Antonelli was severely criticized as a morally lax man, avid for money, who strove by authoritarian means to concentrate all power in his own hands, and did not hesitate to break those who opposed him. Although his concepts were lacking in breadth and his actions in grandeur, he possessed admirable qualities. He was diligent and competent in economic and administrative matters, energetic, invariably amiable, and master of himself. His clear, subtle mind permitted him to adapt himself to circumstances with dexterity and to find a ready solution to difficulties that arose daily. His defects and limitations were undeniable; yet he was a conscientious servant of Pius IX and managed affairs with great skill under the circumstances, whatever the exalted ultramontanes grouped around Monsignor de Merode may have thought.

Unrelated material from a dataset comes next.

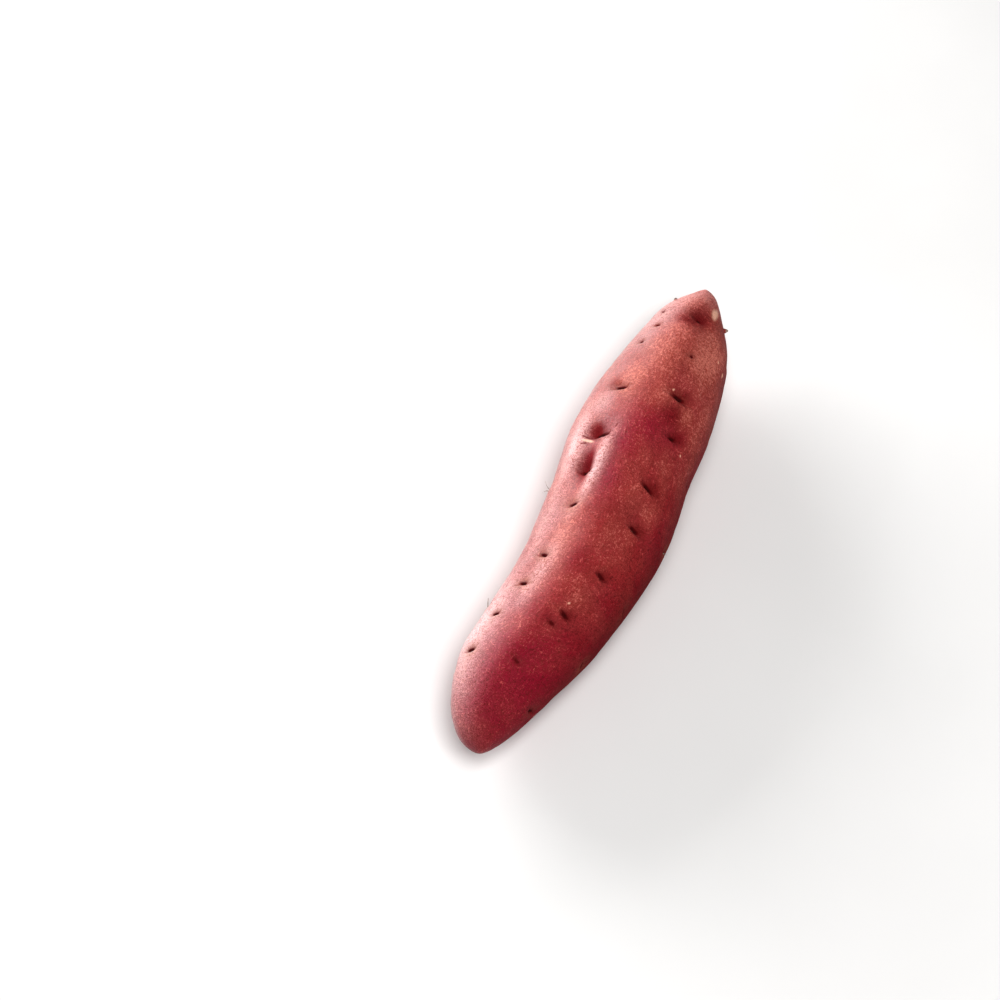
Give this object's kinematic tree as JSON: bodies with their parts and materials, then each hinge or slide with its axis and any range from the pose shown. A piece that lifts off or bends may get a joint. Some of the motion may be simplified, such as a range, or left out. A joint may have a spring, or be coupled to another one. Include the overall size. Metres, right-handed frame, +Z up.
{
  "type": "sweet potato",
  "caption": "Whole raw sweet potato with red-pink skin: a gently curved spindle of a root with rows of small eyes, lying on a small flat spot.",
  "frame": {"origin": "middle of the bounding box at its bottom, on the plane of the resting face", "axes": "+X along the root from the tail to the crown, +Y across it to the left seen from the tail, +Z up from the resting face"},
  "size_m": [0.206, 0.0514, 0.0463],
  "materials": {
    "skin": "satin red-pink root skin with fine tan grain, paler dust and small brown eyes"
  },
  "bodies": {
    "root": {"tuber": "skin"}
  },
  "joints": []
}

Bibliography: m. rosi in Dizionario del Risorgimento nazionale, ed. m. rosi et al., 4 v. (Milan 1930–37) 2:85–87. p. richard, Dictionnaire d'histoire et de géographie ecclésiastiques, ed. a. baudrillart et al. (Paris 1912) 3:832–837. p. pirri, "Il cardinale Antonelli tra il mito e la storia," Rivista di storia della Chiesa in Italia 12 (1958) 81–120; ed., Pio IX e Vittorio Emanuele dal loro carteggio privato, 5 v. (Rome 1944–61). a. lodolini, "Un archivo segreto del cardinale Antonelli," Studi romani 1 (1953) 410–424, 510–520. a. omodeo, Rassegna storica del Risorgimento 47 (1960) 319–324. a. m. ghisalberti, Roma da Mazzini a Pio IX (Milan 1958). f. engel-janosi, Österreich und der Vatikan, 1846–1918, 2 v. (Graz 1958–60) v.1. The Roman Question: Extracts from the Despatches of Odo Russell from Rome, 1858–1870, ed. n. blakiston (London 1962). m. gabriele, Il carteggio Antonelli-Sacconi, 1858–1860, 2 v. (Rome 1962). n. miko, Das Ende des Kirchenstaates v.2 (Vienna 1961). r. aubert, Le Pontificat die Pie IX (2d ed. Paris 1964). e. e. y. hales, Pio Nono (New York 1954).